Брат Натальи Гончаровой свидетельствовал, что поэт, вернувшись из Закавказья, первым же утром заехал к ним. Наталья побоялась выйти, не спросившись матери, мать же приняла Пушкина в постели, не сказав ему ничего определенного. Позднее, уже будучи Ланской, Наталья сообщила Анненкову, что Пушкин тогда «только проехал по Никитской, где был дом Гончаровых, и тотчас же отправился в Малинники».

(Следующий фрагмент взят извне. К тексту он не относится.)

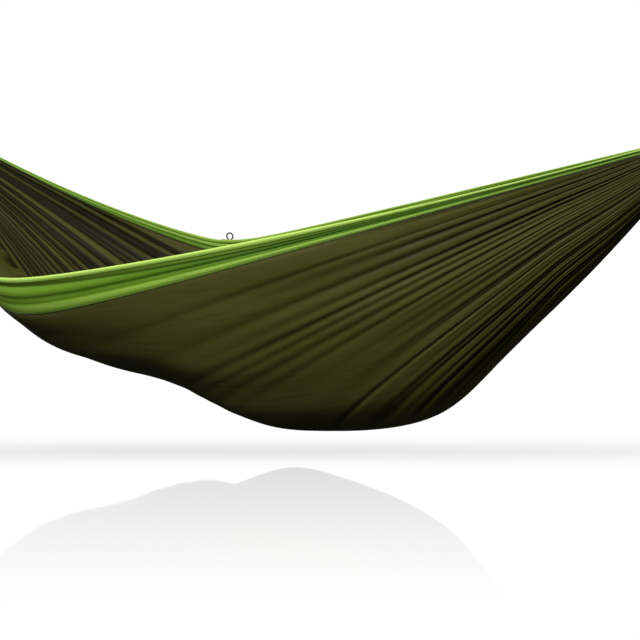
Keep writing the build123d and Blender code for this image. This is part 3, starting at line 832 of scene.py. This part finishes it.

В письме будущей теще поэт выговаривает: «Ваше молчание, ваша холодность, та рассеянность и то безразличие, с какими приняла меня м-ль Натали…». Значит, вдова Пушкина запамятовала: он с ней увиделся. Поэт припомнил обиду в начале апреля 1830 года, то есть через полгода после возвращения из Арзрума и того визита. Стало быть, все эти месяцы его виды на Гончарову были под большим вопросом или, как он сам выразился, безнадежными. Он уехал в Петербург «со смертью в душе». В обоих цитируемых нами собраниях сочинений Пушкина это выражение поэта переведено не «со смертью в душе», а – «в полном отчаянии» (Б.Ак.14.404 и Х.218 и 634). Однако в оригинале рукой поэта написано: «la mort dans l'ame».

В состоянии, которое можно назвать подвешенным (а в таком состоянии он пребывал всю осень и зиму), к неопределенности правового статуса Пушкина (тут он был не один) прибавлялась нестабильность личная, которую, как и общественную, он сам преодолеть не мог. Невеста оказалась такой же неприступной, как крепость Карс, и поэт зашифровал этим именем семейство Гончаровых. «В Петербурге тоска, тоска… Скоро ли, Боже мой, – пишет он приятелю Сергею Киселеву, – приеду из Петербурга в Hotel d'Angleterre мимо Карса!» (X.206). Недостижимость желаемого заставляет его то и дело возвращаться к мыслям о выезде. И, как часто бывало, намерения воплощаются не в дела, но в движения души и поступки героев.

Никто не обратил внимания на совпадение: в конце 1829 года второй раз (первый был, когда Пушкин готовился бежать из Одессы) его Евгений Онегин, как и сам автор, собирается путешествовать. Ведь Пушкин продолжает работать над главой «Путешествие Онегина» именно в это время. В оглавлении им написано: «VIII. Странствие. Моск. Павл. 1829. Болд.» (V.485). Москва (в сентябре) и Павловское (конец октября – начало ноября) – места, в которых поэт пребывал и писал той осенью.